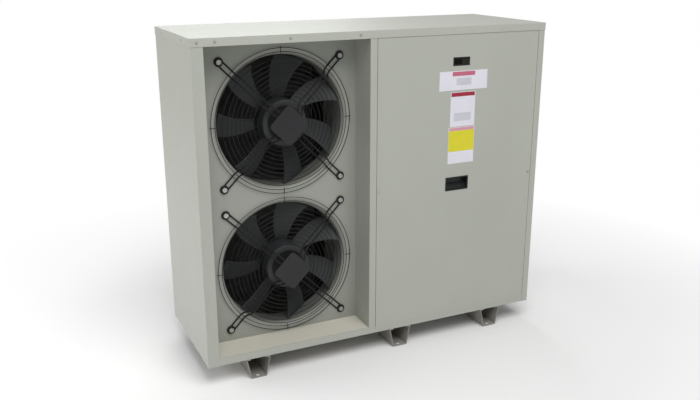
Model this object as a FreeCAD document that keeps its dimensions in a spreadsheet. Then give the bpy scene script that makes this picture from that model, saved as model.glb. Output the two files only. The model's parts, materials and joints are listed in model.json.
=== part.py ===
# Mini chiller: a sheet steel cabinet on three feet, with two axial fans in a recess on the left
# and a closed machine bay on the right. Millimetres. X runs to the right, Y to the back, Z up.
# The origin is on the floor, in the middle of the anchor holes of the outer feet.
import FreeCAD
import Part
import Sketcher

import math
import os
import re

from FreeCAD import Placement, Rotation, Vector

doc = FreeCAD.newDocument("MiniChiller")
sizes = doc.addObject("Spreadsheet::Sheet", "Sizes")
pieces = []

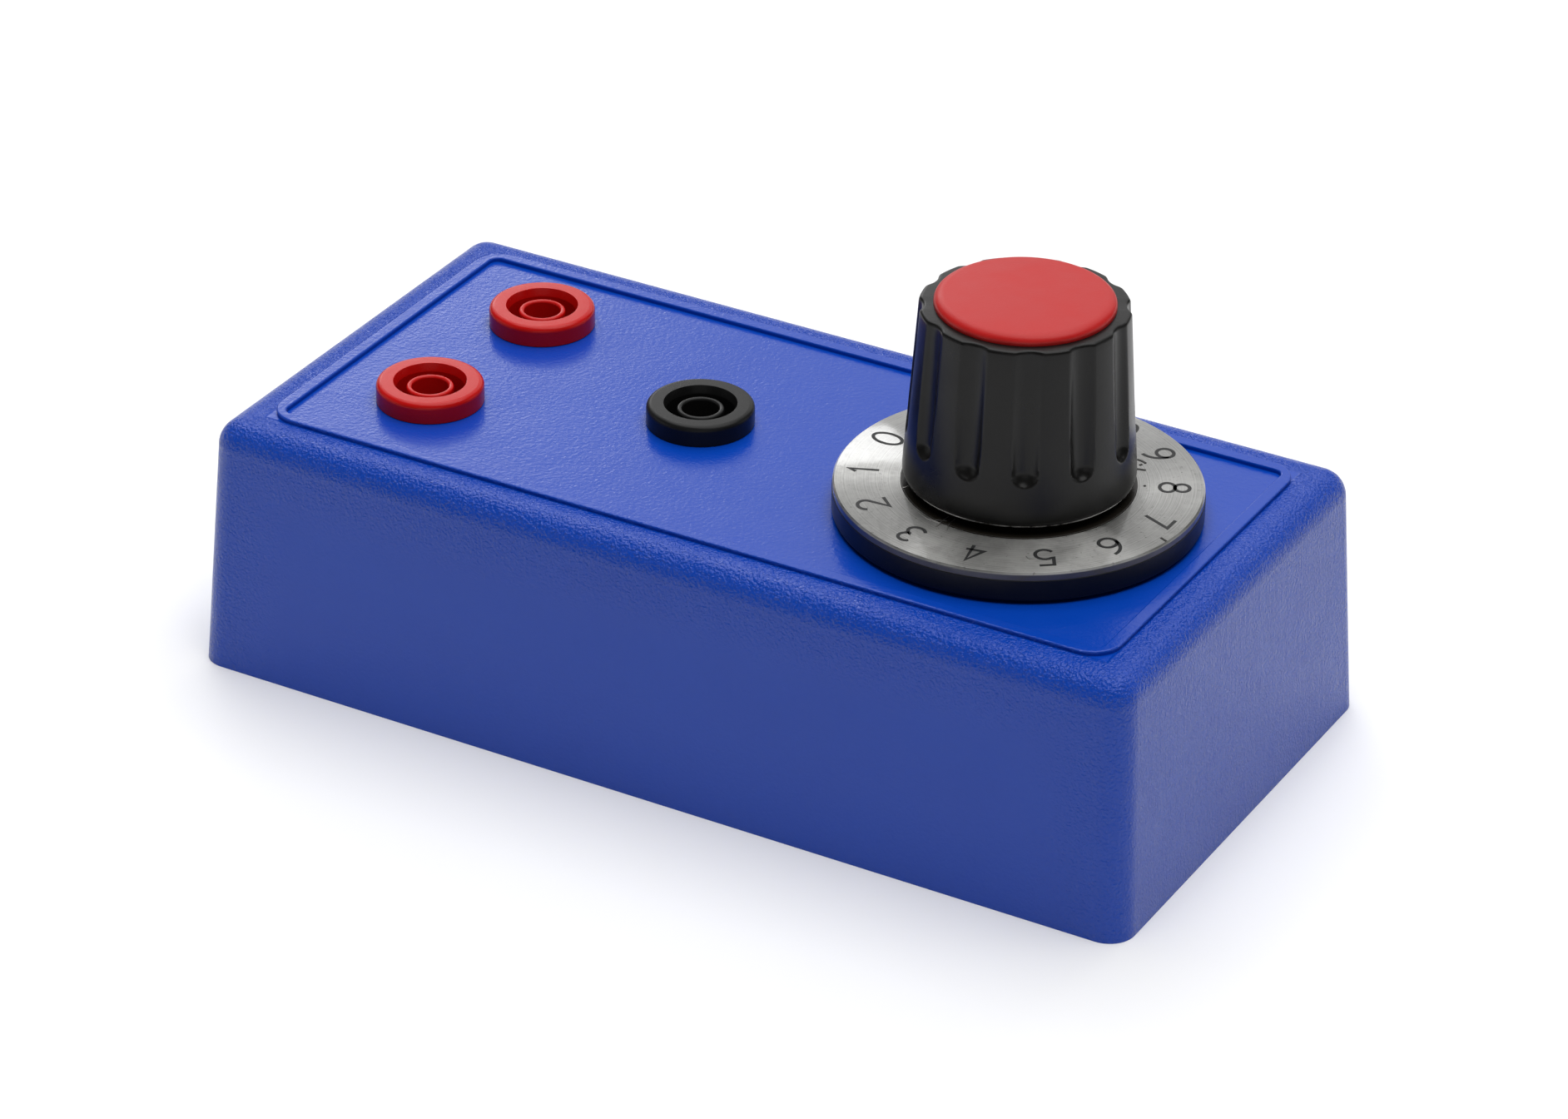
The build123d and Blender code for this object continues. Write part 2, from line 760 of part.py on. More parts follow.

┄┄┄┄┄┄┄┄┄┄

:: Task to carry out ::
Write out the listing once more, matching it exactly.

:: Result of the task ::
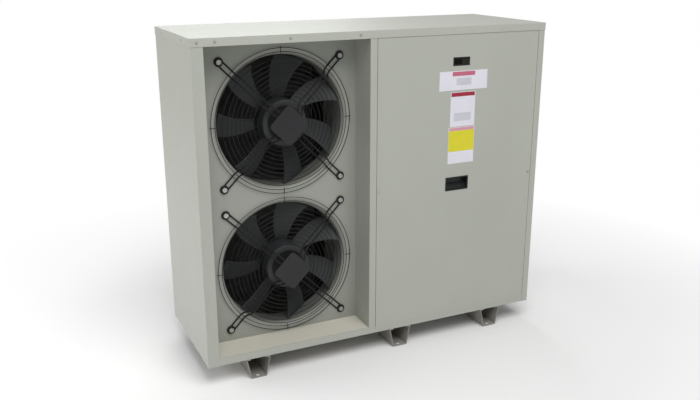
Model this object as a FreeCAD document that keeps its dimensions in a spreadsheet. Then give the bpy scene script that makes this picture from that model, saved as model.glb. Output the two files only. The model's parts, materials and joints are listed in model.json.
=== part.py ===
# Mini chiller: a sheet steel cabinet on three feet, with two axial fans in a recess on the left
# and a closed machine bay on the right. Millimetres. X runs to the right, Y to the back, Z up.
# The origin is on the floor, in the middle of the anchor holes of the outer feet.
import FreeCAD
import Part
import Sketcher

import math
import os
import re

from FreeCAD import Placement, Rotation, Vector

doc = FreeCAD.newDocument("MiniChiller")
sizes = doc.addObject("Spreadsheet::Sheet", "Sizes")
pieces = []

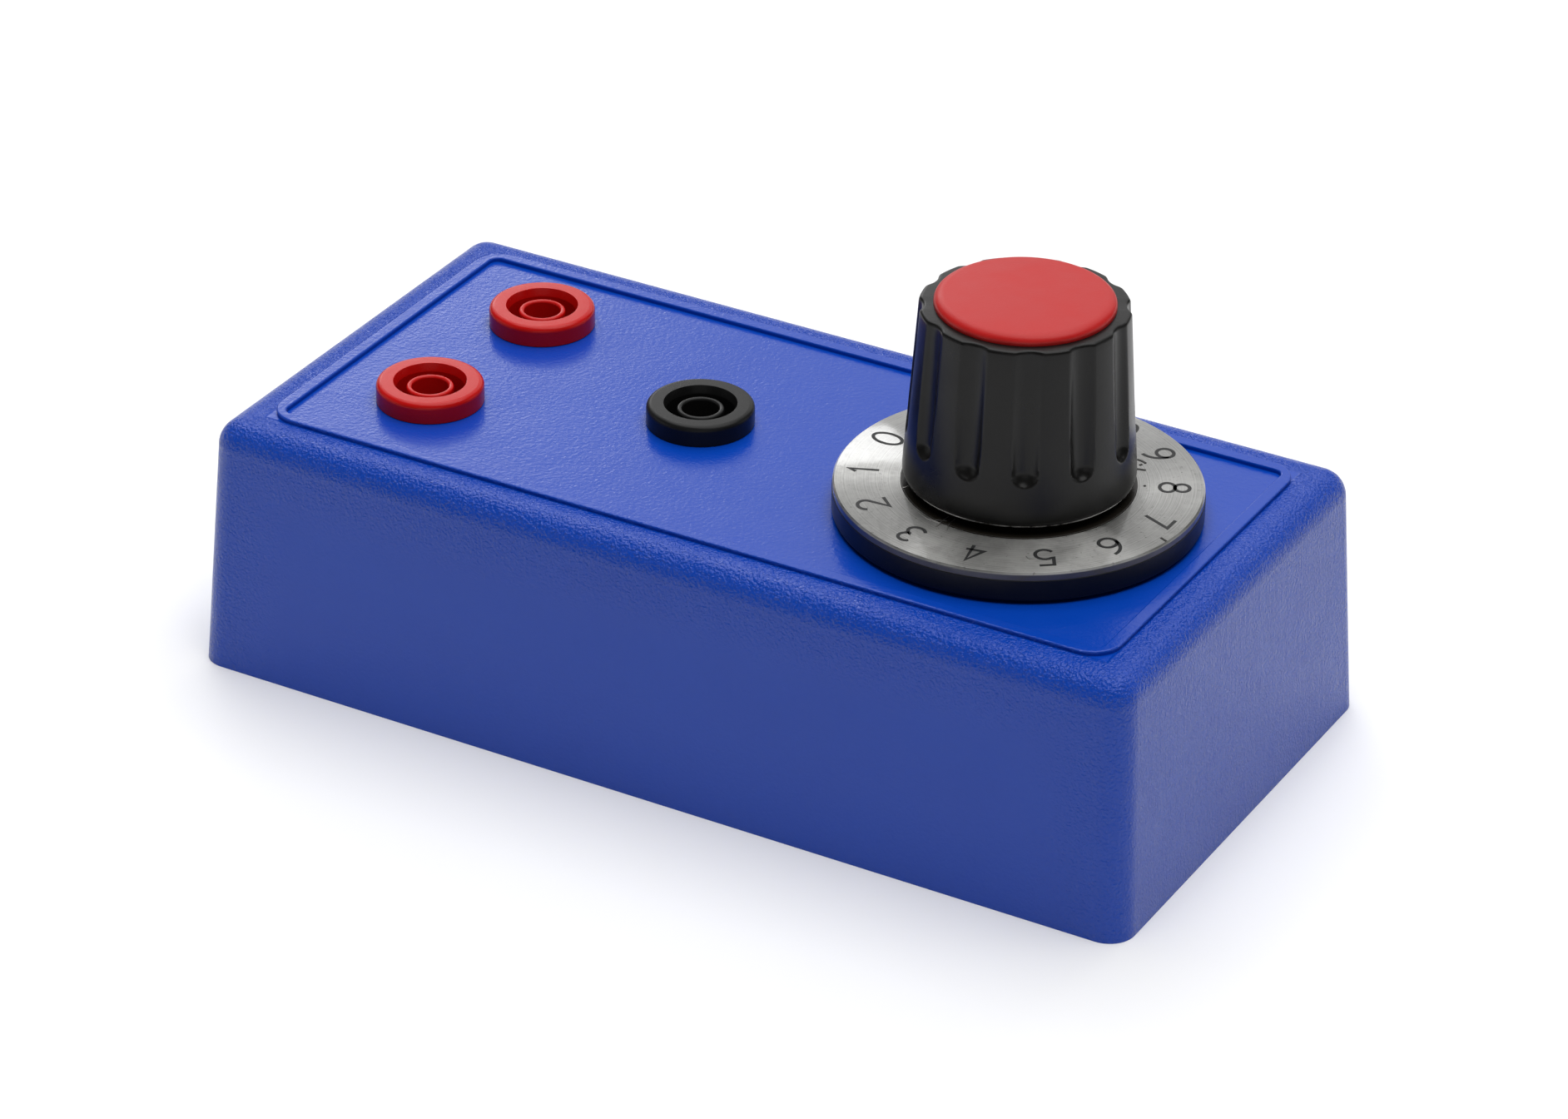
The build123d and Blender code for this object continues. Write part 2, from line 760 of part.py on. More parts follow.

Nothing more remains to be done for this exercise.